Is there any product specification that could be used to set or to back this limits? IMS is at least as volatile as IPA, so if only used for cleaning purposes, a small cross contamination would probably not pose a high risk. Perhaps the 70/30 is sold as 99,99% pure allowing for a higher carryover.
20 ppm is equivalent to a residue of 100 ml IMS in the 5000 l tank, or roughly 80 g IMS, equivalent to 1,7 mol or 37 l, in gaseous state. Be sure that all the IMS is eliminated by the rinses, even the evaporated IMS, which will not be detectable in the 60 l of the last rinse but will probably be present in the next batch when the tank is completely filled.
Assuming that the product is filtered, be sure to pass the rinses through the filter and the filling line. Any contamination there will be carried to the first bottles of the next batch.
The problem that I have is that we don’t have a defined process at the moment for this activity. Therefore, I’m trying to establish a process which I can actually validate.
What you’ve said makes good sense. I will be splitting this work into two seperate validations.
The first validation will concern itself with the actual tank rinsing / cleaning to remove the residue from the previous batch (20ppm).
The second stage of this work will be to get 20ppm at the filling machine , through the transfer pipeline, filters and filling machine itself.
again, and without deep knowledge of your equipment, only thoughts:
If you separate the two parts of the production train in two separate validations, get sure the acceptance criterion is applied to the sum of both contaminations. ppm is a concentration unit and the contaminations sum up.
Get sure the sprayball pattern covers the whole of the tank. Normal practice is to spray a riboflavin solution through the sprayball and observe the spray pattern on the tank walls with an UV lamp, but in your special case i wouldn’t recommend this practice.
Is the sampling point the lowest point of the tank outlet (the point the recirculating pump takes the liquid from)? If not you will get samples with different proportions of alcohol trapped in lower points of the tank.
Probably (IMHO) the residual contamination does not come from the tank walls but from the evaporated alcohol contained in the tank atmosphere.

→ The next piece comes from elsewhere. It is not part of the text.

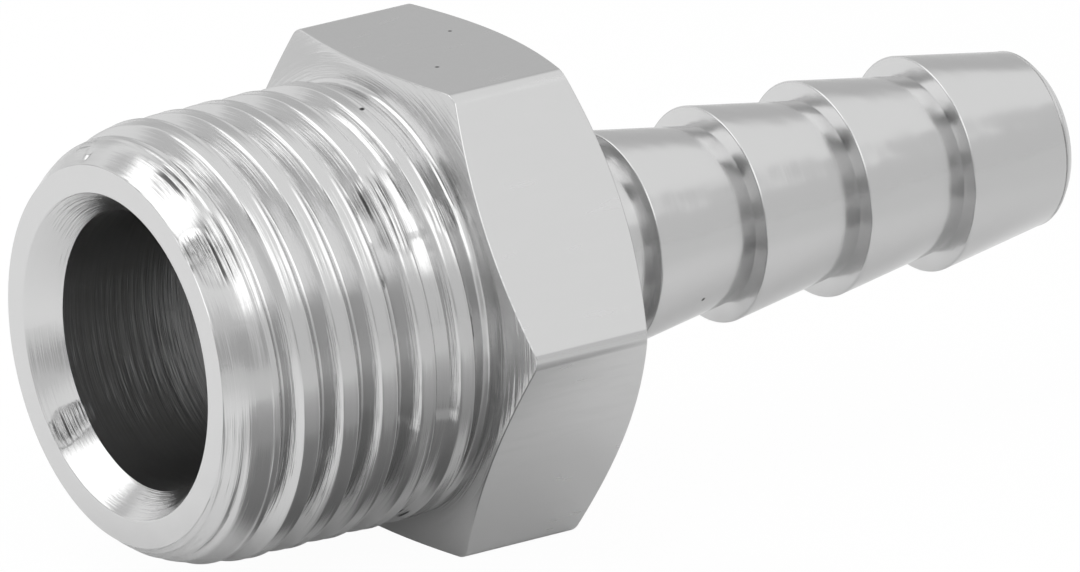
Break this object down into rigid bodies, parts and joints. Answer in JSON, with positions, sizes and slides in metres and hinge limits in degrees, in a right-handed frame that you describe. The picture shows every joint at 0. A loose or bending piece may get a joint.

As stated in a post before, 20 ppm is equivalent to roughly 40 l of gaseous alcohol in the 5000-l-volume. Unless the tank is swept with a fine mist of water, this alcohol remains in the tank atmosphere and is only removed by solubilization in the 5x 60 l of water, possibly depending on contact time and rinsing water particle size, which would explain the spikes of alcohol found is successive rinsings. Try filling the tank completely with WFI. If you found 400 ppm (or 400 µl/l) in your 5x60=300 l rinse, in your tank were initially 400 x 300=120000 µl of alcohol, which in 5000 l are 120000µl/5000l= 24 µl/l= 24ppm, which is perfectly measurable. Executing this test, make sure the tank is slowly filled and thoroughly mixed, preferably with the cleaning system (recirculating pump and sprayball) working, in order to solubilize the atmospheric alcohol in the water and not simply replacing the alcohol loaden atmosphere with WFI.
That does make sense, and I hadn’t thought of that at all.
I will need to validate this idea, but I believe that this could be a significant contributing factor in the results.
The next step will be to plan some experiment time to prove or disprove this theory.
If the vapour is contributing to the results then I can’t see any practical way of avoiding this issue.